Besides Egypt, Tillerson also will visit Kuwait, Jordan, Lebanon and Turkey in coming days, where he will engage in a grab bag of the most complicated and sensitive issues embroiling the region.

“These are some of our closest partners,” a senior State Department official told reporters on the condition of anonymity to preview the trip. “But they’re also partners with whom we’re facing some of the toughest issues that we have to face in the region.”

A woman sips on a cup of tea as she sits behind a poster of Egypt's President Abdel Fattah al-Sisi, who will run for a second term in an upcoming election, in Cairo, Egypt, on February 11, 2018. Photo: Reuters

The Cairo stop underscores the balancing act Tillerson must finesse this week. The United States sees Egypt as an important ally in fighting terrorists, particularly Islamic State and its potent offshoot in the northern Sinai.

But Washington also is concerned about threats to democracy and civil rights in the country as President Abdel Fatah al-Sissi has quashed any meaningful opponents to his bid for re-election next month. The United States has suspended US$195 million in military aid over concerns about human rights and democracy.

In Kuwait on Tuesday, Tillerson will attend a conference focusing on how to reconstruct a devastated Iraq in the years and decades ahead, relying largely on private-sector companies and international financial organisations.

Tillerson also will meet with foreign ministers about the next step in foiling Islamic State militants by stopping them at borders and deterring recruits. And he will discuss the months-long trade embargo several Gulf countries have imposed on Qatar, which Kuwait is trying to mediate.

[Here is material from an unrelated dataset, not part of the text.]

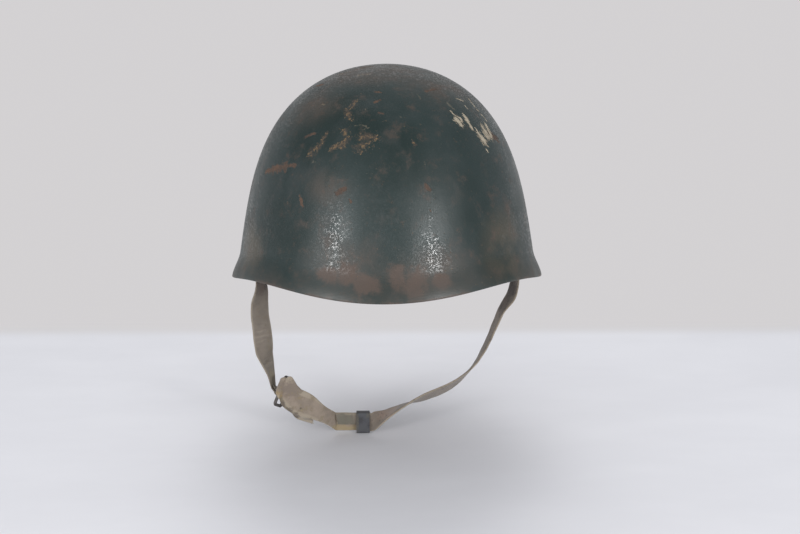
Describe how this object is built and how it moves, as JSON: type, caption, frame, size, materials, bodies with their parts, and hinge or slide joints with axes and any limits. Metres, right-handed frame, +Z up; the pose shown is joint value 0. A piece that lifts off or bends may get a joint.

Trump administration policies will be the centre of Tillerson’s talks in Amman. With a large Palestinian population, Jordan is unhappy with President Donald Trump’s decision to recognise Jerusalem as Israel’s capital and move the US embassy there.

The kingdom is strapped by an influx of 650,000 Syrian refugees, and Tillerson is set to sign an agreement to assist and cooperate with Jordan in tackling security, defence and economic issues.

During a brief visit to Beirut, Tillerson is expected to press Lebanese officials to rein in Hezbollah, the Iran-backed group that is a threat to neighbouring Israel.

But the most contentious stop this week is likely to be in Ankara, where a rising tide of anti-Americanism is spurred on by the government’s media mouthpieces who have called the United States an enemy of Turkey.

President of Turkey Recep Tayyip Erdogan delivers a speech during the 45th Mukhtars Meeting at the Presidential Complex in Ankara, on February 8, 2018. Photo: AFP

US officials have expressed concern for the safety of locally hired employees of the US embassy. Some employees and US citizens are under arrest in the state of emergency declared after the 2016 attempted coup. And tempers have flared over the situation in Syria, where the United States supports Kurdish fighters that Turkey considers to be terrorists.

“The rhetoric is hot, the Turks are angry, and this is a difficult time to do business,” the State Department official acknowledged to reporters, adding that it is important to search for common ground. “It’s going to be a difficult conversation.”